» Task details:
Quote only the lines from the top of the listing below down to and including the line with "import * as".

» Recorded information:
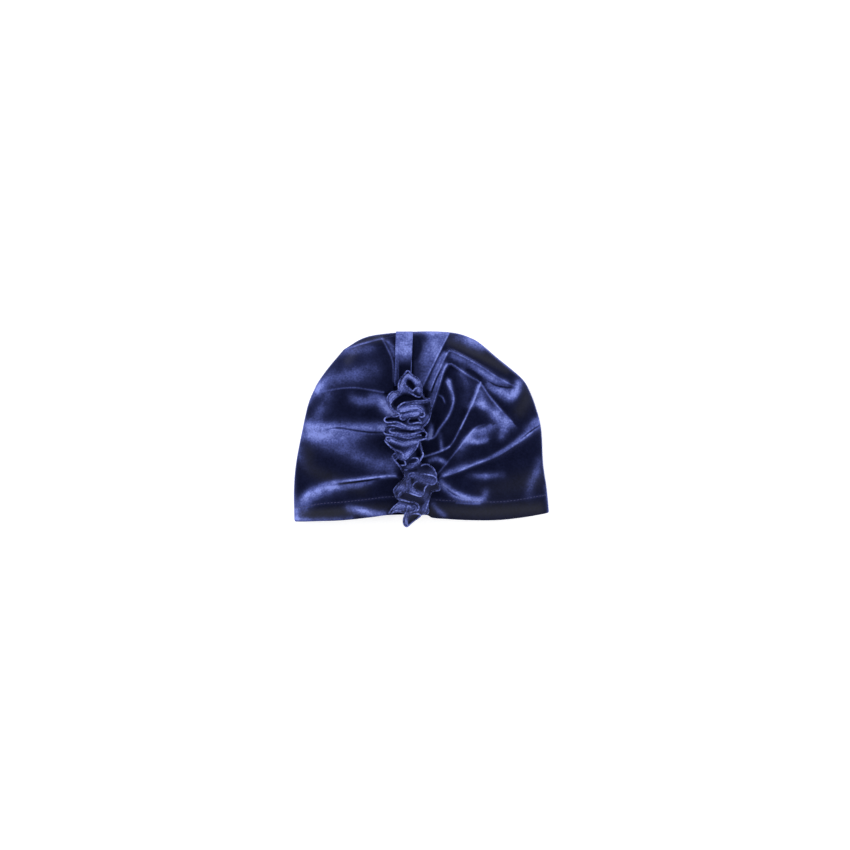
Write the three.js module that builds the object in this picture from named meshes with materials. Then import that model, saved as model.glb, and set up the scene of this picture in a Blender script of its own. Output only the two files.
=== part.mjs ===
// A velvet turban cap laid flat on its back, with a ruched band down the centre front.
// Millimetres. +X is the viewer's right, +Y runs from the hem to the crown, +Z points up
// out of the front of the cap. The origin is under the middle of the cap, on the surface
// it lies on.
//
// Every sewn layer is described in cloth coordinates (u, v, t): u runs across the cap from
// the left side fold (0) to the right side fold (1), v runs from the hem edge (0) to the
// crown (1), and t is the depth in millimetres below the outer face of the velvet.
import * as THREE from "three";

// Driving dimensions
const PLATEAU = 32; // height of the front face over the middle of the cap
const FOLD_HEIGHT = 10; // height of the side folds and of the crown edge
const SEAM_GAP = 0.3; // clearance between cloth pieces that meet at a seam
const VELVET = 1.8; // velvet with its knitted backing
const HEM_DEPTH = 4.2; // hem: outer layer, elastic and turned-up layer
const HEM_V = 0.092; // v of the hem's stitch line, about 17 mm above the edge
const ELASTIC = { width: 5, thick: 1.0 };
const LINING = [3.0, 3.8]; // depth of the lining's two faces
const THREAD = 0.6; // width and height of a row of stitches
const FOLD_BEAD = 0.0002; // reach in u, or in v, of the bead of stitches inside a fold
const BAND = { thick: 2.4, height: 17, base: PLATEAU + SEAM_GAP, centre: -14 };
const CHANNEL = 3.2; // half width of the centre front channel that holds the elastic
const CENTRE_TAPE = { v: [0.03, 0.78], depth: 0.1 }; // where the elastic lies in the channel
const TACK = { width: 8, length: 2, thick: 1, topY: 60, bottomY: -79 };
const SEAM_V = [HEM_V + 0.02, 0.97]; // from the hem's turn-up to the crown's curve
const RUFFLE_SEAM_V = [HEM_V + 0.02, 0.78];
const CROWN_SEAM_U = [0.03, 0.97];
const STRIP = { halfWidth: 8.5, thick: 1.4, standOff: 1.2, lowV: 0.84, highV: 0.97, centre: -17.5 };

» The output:
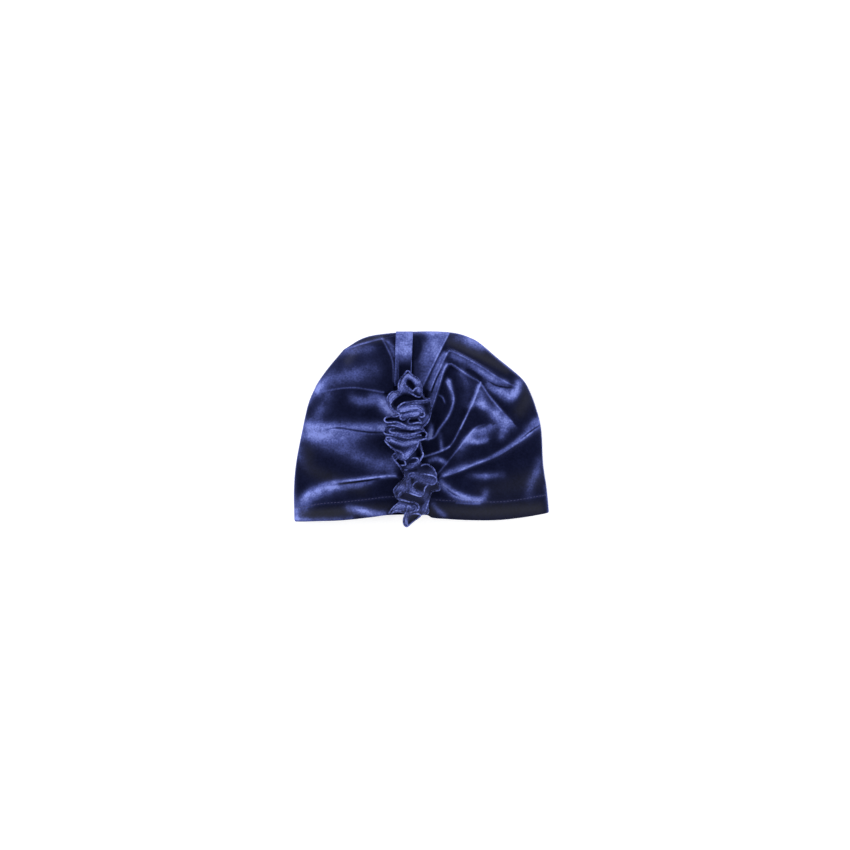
Write the three.js module that builds the object in this picture from named meshes with materials. Then import that model, saved as model.glb, and set up the scene of this picture in a Blender script of its own. Output only the two files.
=== part.mjs ===
// A velvet turban cap laid flat on its back, with a ruched band down the centre front.
// Millimetres. +X is the viewer's right, +Y runs from the hem to the crown, +Z points up
// out of the front of the cap. The origin is under the middle of the cap, on the surface
// it lies on.
//
// Every sewn layer is described in cloth coordinates (u, v, t): u runs across the cap from
// the left side fold (0) to the right side fold (1), v runs from the hem edge (0) to the
// crown (1), and t is the depth in millimetres below the outer face of the velvet.
import * as THREE from "three";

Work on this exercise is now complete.